In response, I feel compelled to ask: What Fall? When did this happen? What did we fall from?
In 2018, is it any wonder that thinking, educated people are not exactly beating down the doors of our churches to fill our pews and increase our offerings? We now have all the verifiable proof we need to know that there never was a time when human beings were not killing, stealing, raping and so much more.
Dear pastors, please help us acquire—and witness—a faith that is as reasonable and realistic as we can manage alongside all the mystery. It will certainly sometimes cause us discomfort, but the alternative is even more concerning.
—Ron Hiller, Kitchener, Ont.
The author is a member of First Mennonite Church, Kitchener.

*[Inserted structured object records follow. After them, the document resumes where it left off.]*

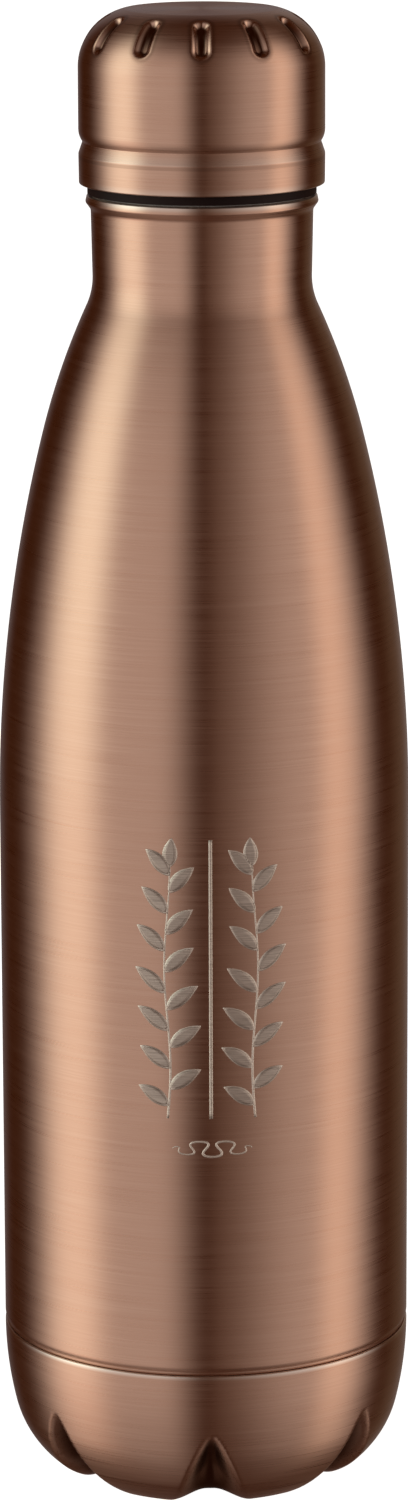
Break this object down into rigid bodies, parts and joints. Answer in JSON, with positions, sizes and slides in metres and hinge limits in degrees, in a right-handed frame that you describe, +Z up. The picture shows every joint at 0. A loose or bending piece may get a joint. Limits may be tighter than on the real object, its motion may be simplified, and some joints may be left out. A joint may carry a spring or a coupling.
{
  "type": "insulated drinking bottle",
  "caption": "Double-walled drinking bottle with a swept shoulder, short neck, fluted screw cap and petal-shaped base.",
  "frame": {"origin": "on the bottle's axis, in the plane that its feet stand on", "axes": "+Z up along the bottle's axis; the decorated front faces -Y"},
  "size_m": [0.071, 0.071, 0.2575],
  "materials": {
    "copper_shell": "stainless steel with a copper-coloured coating, brushed round the axis",
    "cap_copper": "stainless steel with a copper-coloured coating, brushed round the axis, polished flutes",
    "flask_steel": "bare stainless steel, satin inside",
    "bare_steel": "bare stainless steel, as pressed",
    "copper_foil": "thin copper foil, bright",
    "solder": "glass solder, fused",
    "getter_metal": "pressed powder",
    "silicone": "dark food-grade silicone, matt",
    "black_plastic": "moulded polypropylene, satin",
    "foam": "rigid insulation foam"
  },
  "bodies": {
    "bottle": {"outer_shell": "copper_shell", "inner_flask": "flask_steel", "flask_bottom": "flask_steel", "shell_bottom": "bare_steel", "port_solder": "solder", "getter": "getter_metal", "getter_clip": "bare_steel", "copper_foil": "copper_foil", "petal_base": "copper_shell"},
    "seal": {"seal_ring": "silicone"},
    "cap": {"cap_shell": "cap_copper", "cap_core": "black_plastic", "plug_end": "black_plastic", "cap_foam": "foam", "core_cover": "black_plastic"}
  },
  "joints": [
    {"name": "cap_lift", "type": "slide", "parent": "bottle", "child": "seal", "axis": [0, 0, 1], "range_m": [0, 0.0361]},
    {"name": "cap_turn", "type": "hinge", "parent": "seal", "child": "cap", "pos_m": [0, 0, 0.2275], "axis": [0, 0, 1], "range_deg": [0, 3240]}
  ],
  "couplings": [
    {"joint": "cap_lift", "follows": "cap_turn", "m_per_rad": 0.00063662}
  ]
}
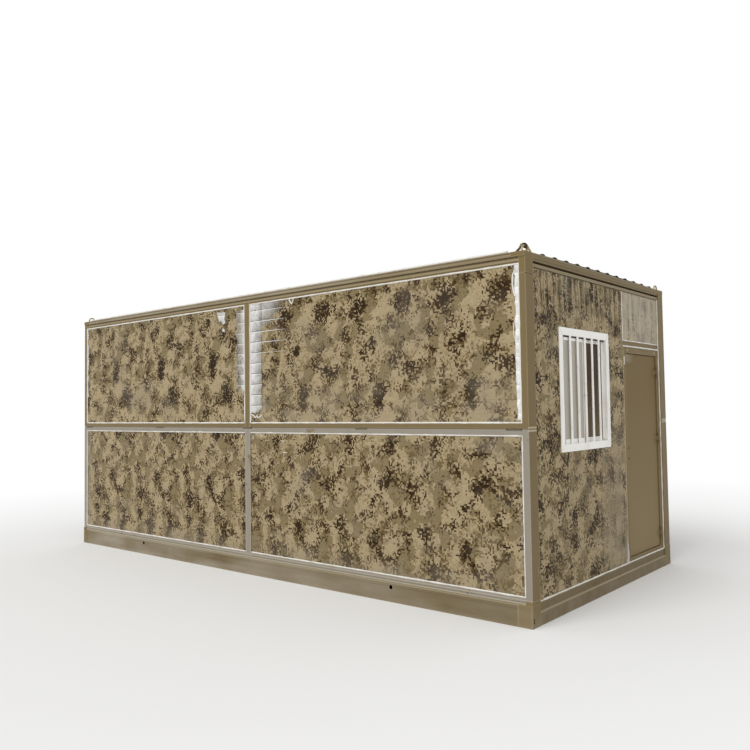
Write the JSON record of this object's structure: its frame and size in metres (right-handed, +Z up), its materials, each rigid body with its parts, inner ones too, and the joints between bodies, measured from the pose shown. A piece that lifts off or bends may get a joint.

Heinrichs' protest mirrors Christ overturning the moneychangers’ tables
Re: “Both ends of the pipeline,” June 4, page 18.
We are walkers from the 2017 Pilgrimage for Indigenous Rights, a 600-kilometre walk supporting Bill C-262 as a framework to harmonize Canada’s laws with the UN Declaration on the Rights of Indigenous Peoples.
Parliament passed Bill C-262 while we attended a Blue Quills First Nations University cultural camp at the end of May. The pilgrimage strengthened our connection to issues in Indigenous-settler relations, but the cultural camp cemented them. Building face-to-face relations with Indigenous people is a powerful tool to understanding the many perspectives underlying topics like the pipeline expansion.
Steve Heinrichs' involvement in the protest followed the request of Will George, project leader of Protect the Inlet and member of the Tsleil-Waututh Nation, who called on spiritual leaders and people of faith “to stand with us in our defence of the land and the waters . . . for the sake of reconciliation and decolonization.”
Heinrichs' Mennonite Church Canada role, intimate connections with Indigenous nations across Canada, his leadership in the pilgrimage, and his personal commitment led to his protest. In our opinion, this kind of prophetic witness, which parallel’s Jesus’ overturning tables of the moneychangers, is often missing from church and other institutional leadership.
The Canadian government’s decision to push ahead with the pipeline does not have the free, prior and informed consent of the Tsleil-Waututh, Secwepemc, Athabasca Chipewyan, Beaver Lake Cree, and other nations. Additionally, the Union of B.C. Indian Chiefs remains steadfast in its outright opposition to the Trans Mountain pipeline expansion. Canada’s government must not be satisfied with obtaining agreement from a few First Nations.
We stand in support of Heinrichs' actions, as an individual, and as a representative of MC Canada.
—Steve Manske, Gini Bechtel, Cass Bangay, Kathy Moorhead Thiessen, Chuck Wright, Kitchener, Ont.
Need to listen to both sides of pipeline issue
Dear brothers and sisters in Alberta and B.C.:
Although Steve Heinrichs may live and work in Manitoba, he does not speak for or represent the viewpoints of all Christians or Mennonites in that province. I am willing to bet that he did not travel by foot or bicycle to protest the Kinder Morgan Trans Mountain Pipeline. Therefore he was using fossil fuels in some fashion.
There are some of us in Manitoba who believe that his actions have caused more harm and division in the church and in Canada. Even our First Nations brothers and sisters cannot yet agree on how to approach the whole business of our reliance on fossil fuel, whether for transportation or jobs. We need to work with them at listening to both sides of the issue. I believe that we need to listen deeply and intelligently to all concerns and that we need to work at reconciliation rather than greater division.